If it isn't clear by now, we may have gone a little overboard with our strategy. The final results can be seen here which shows a 1 day average of win rate over the course of the competition for each bot. Notice how our bot (Alpha Coup) once introduced, remains relatively stable near the top of the competition as we optimise our honest bot using the local simulator. Then, in the final couple hours of the competition we upload the bot that starts lying aggressively. The final day shown in the visualation did not allow any more code uploads, and you can see the 1-day average winrate of our bot skyrocket as nobody else had prepared for that type of strategy.

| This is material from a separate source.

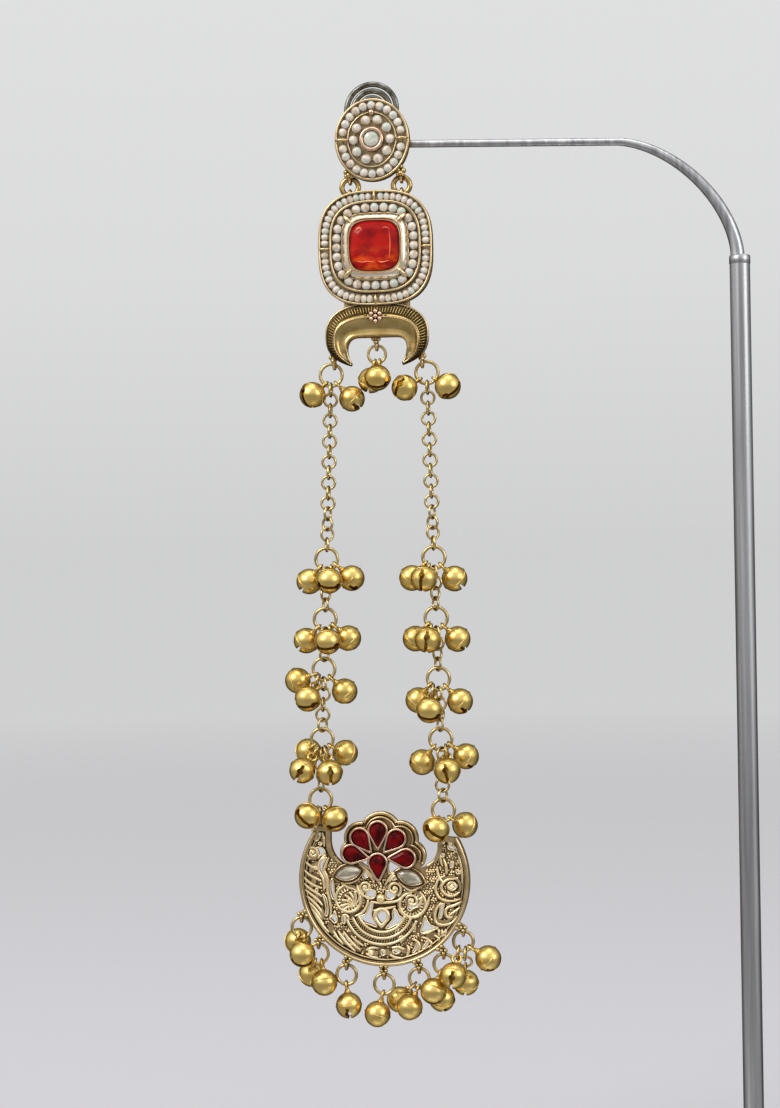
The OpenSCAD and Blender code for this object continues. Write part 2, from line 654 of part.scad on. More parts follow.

Overall, this competition was a lot of fun and we really appreciate the effort from the SYNCS+SIG that made it possible. In retrospect, we both probably should have spent more time on our uni assignments and less on the strategy overkill, but it was interesting to see just how high a winrate we could achieve. Winning ~70% of games against 4 others players is quite a bit excessive.
This codebase is a mess, but, well, we didn't have a lot of time to work on it. It's all in a top level folder called coup
so we could use python module stuff, because python imports are a dark art.
To run our simulator / analysis stuff, run python -m coup.analysis
from the top level of the repo. This will spit out a bunch of pandas/numpy tables that give insight of the performance of our final bot (main_bot.py
).
coup/bots
very helpfully contains another folder called bots
which contains our bots. Obviously. They inherit from coup.bots.bots.base_bot
so that they can be run by the engine.
Speaking of which, the engine is in coup/engine
it is largely a single huge mess of a file. It almost certainly has logic errors, but, well, it runs.
There's also coup/tree
, which was a very failed attempt to make a tree search for the game. Several files were left "in progress" when I abandoned it.
The rest of this readme is just what we were writing whilst we were working.
- Move common stuff into common (and ensure make submission still works).
- Fix type errors.
- Enforce keyword arguments to methods in engine.